◆ **YOUR GOAL**:
Please quote every line word for word.

◆ **RECORDED INFORMATION**:
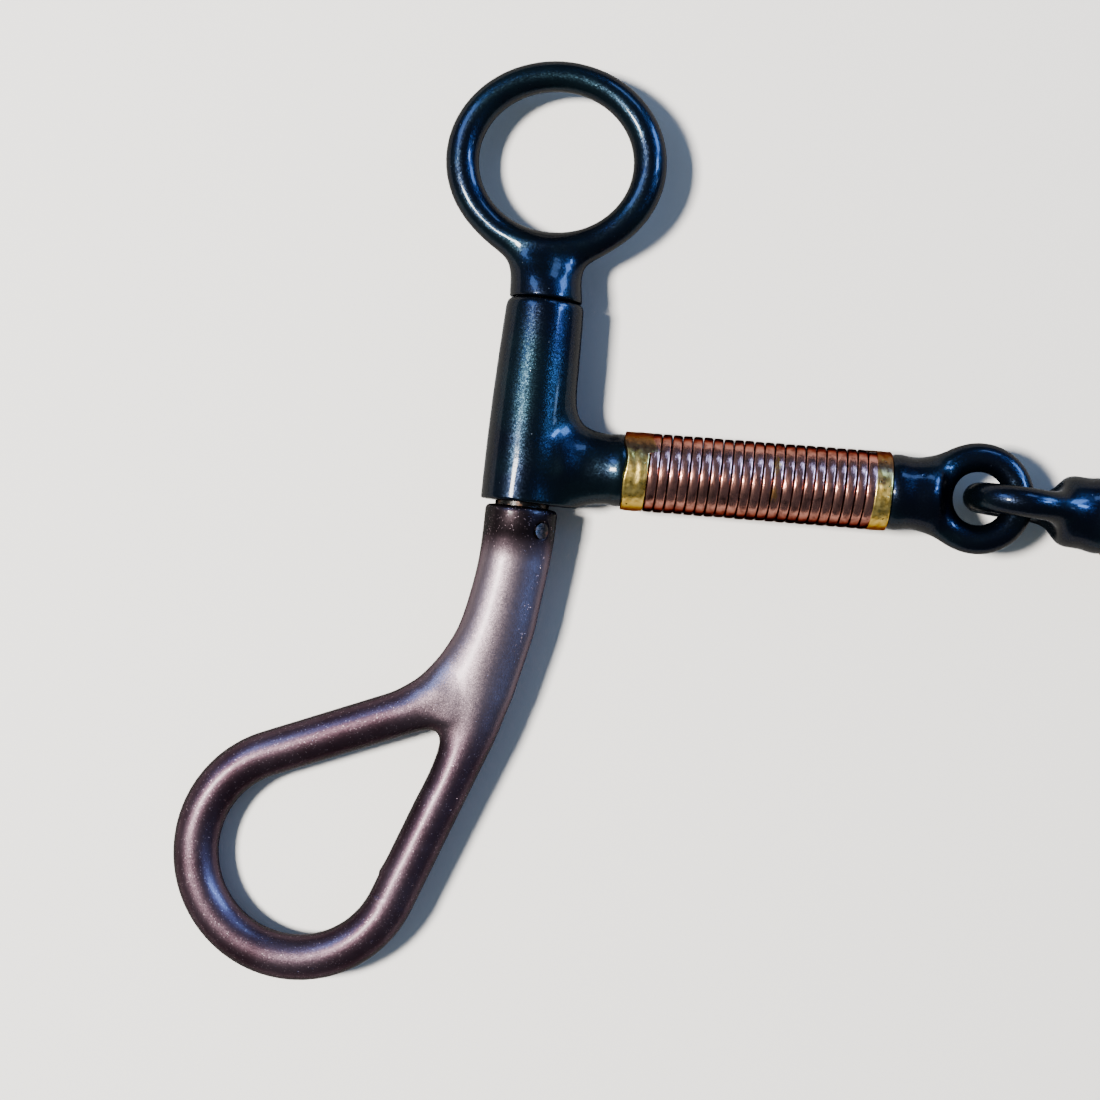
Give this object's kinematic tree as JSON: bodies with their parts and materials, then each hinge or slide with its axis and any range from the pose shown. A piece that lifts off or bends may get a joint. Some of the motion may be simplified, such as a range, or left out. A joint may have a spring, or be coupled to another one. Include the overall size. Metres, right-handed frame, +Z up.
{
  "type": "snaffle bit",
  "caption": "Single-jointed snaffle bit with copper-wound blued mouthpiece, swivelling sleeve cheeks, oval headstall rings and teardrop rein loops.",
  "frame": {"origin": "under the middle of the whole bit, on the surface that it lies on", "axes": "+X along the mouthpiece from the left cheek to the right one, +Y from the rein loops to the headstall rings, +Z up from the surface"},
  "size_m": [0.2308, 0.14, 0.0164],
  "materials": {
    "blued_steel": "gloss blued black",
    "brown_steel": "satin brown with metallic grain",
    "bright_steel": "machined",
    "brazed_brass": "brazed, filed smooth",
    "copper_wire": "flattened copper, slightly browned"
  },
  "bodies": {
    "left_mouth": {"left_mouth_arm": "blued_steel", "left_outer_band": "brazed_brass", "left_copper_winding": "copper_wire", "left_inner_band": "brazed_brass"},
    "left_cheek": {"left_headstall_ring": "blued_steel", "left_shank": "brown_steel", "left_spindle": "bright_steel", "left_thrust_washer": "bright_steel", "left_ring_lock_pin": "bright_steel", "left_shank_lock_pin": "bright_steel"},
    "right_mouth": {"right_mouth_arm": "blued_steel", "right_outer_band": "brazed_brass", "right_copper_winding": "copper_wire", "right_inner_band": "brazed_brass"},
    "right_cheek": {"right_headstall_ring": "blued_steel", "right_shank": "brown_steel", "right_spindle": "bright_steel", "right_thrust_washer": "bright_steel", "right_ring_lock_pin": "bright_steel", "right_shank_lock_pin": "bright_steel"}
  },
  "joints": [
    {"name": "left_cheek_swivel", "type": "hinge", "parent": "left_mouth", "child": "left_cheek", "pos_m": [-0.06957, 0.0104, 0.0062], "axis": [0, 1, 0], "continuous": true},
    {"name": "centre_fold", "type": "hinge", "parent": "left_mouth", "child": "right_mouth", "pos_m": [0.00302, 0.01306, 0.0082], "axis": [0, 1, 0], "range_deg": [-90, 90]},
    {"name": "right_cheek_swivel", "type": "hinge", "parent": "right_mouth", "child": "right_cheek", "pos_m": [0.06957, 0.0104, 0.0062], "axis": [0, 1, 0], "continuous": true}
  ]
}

◆ **IN RESPONSE**:
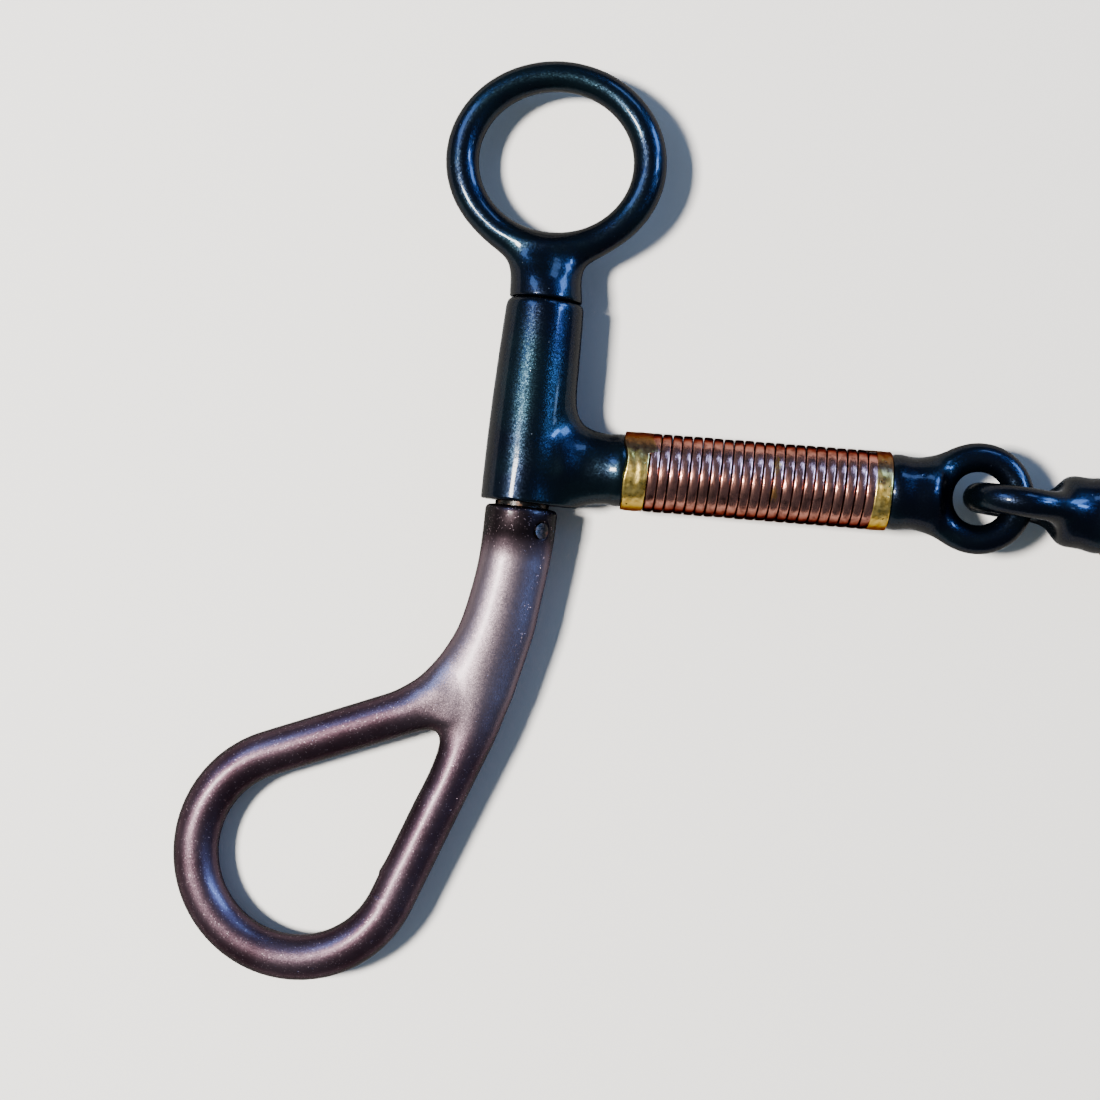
Give this object's kinematic tree as JSON: bodies with their parts and materials, then each hinge or slide with its axis and any range from the pose shown. A piece that lifts off or bends may get a joint. Some of the motion may be simplified, such as a range, or left out. A joint may have a spring, or be coupled to another one. Include the overall size. Metres, right-handed frame, +Z up.
{
  "type": "snaffle bit",
  "caption": "Single-jointed snaffle bit with copper-wound blued mouthpiece, swivelling sleeve cheeks, oval headstall rings and teardrop rein loops.",
  "frame": {"origin": "under the middle of the whole bit, on the surface that it lies on", "axes": "+X along the mouthpiece from the left cheek to the right one, +Y from the rein loops to the headstall rings, +Z up from the surface"},
  "size_m": [0.2308, 0.14, 0.0164],
  "materials": {
    "blued_steel": "gloss blued black",
    "brown_steel": "satin brown with metallic grain",
    "bright_steel": "machined",
    "brazed_brass": "brazed, filed smooth",
    "copper_wire": "flattened copper, slightly browned"
  },
  "bodies": {
    "left_mouth": {"left_mouth_arm": "blued_steel", "left_outer_band": "brazed_brass", "left_copper_winding": "copper_wire", "left_inner_band": "brazed_brass"},
    "left_cheek": {"left_headstall_ring": "blued_steel", "left_shank": "brown_steel", "left_spindle": "bright_steel", "left_thrust_washer": "bright_steel", "left_ring_lock_pin": "bright_steel", "left_shank_lock_pin": "bright_steel"},
    "right_mouth": {"right_mouth_arm": "blued_steel", "right_outer_band": "brazed_brass", "right_copper_winding": "copper_wire", "right_inner_band": "brazed_brass"},
    "right_cheek": {"right_headstall_ring": "blued_steel", "right_shank": "brown_steel", "right_spindle": "bright_steel", "right_thrust_washer": "bright_steel", "right_ring_lock_pin": "bright_steel", "right_shank_lock_pin": "bright_steel"}
  },
  "joints": [
    {"name": "left_cheek_swivel", "type": "hinge", "parent": "left_mouth", "child": "left_cheek", "pos_m": [-0.06957, 0.0104, 0.0062], "axis": [0, 1, 0], "continuous": true},
    {"name": "centre_fold", "type": "hinge", "parent": "left_mouth", "child": "right_mouth", "pos_m": [0.00302, 0.01306, 0.0082], "axis": [0, 1, 0], "range_deg": [-90, 90]},
    {"name": "right_cheek_swivel", "type": "hinge", "parent": "right_mouth", "child": "right_cheek", "pos_m": [0.06957, 0.0104, 0.0062], "axis": [0, 1, 0], "continuous": true}
  ]
}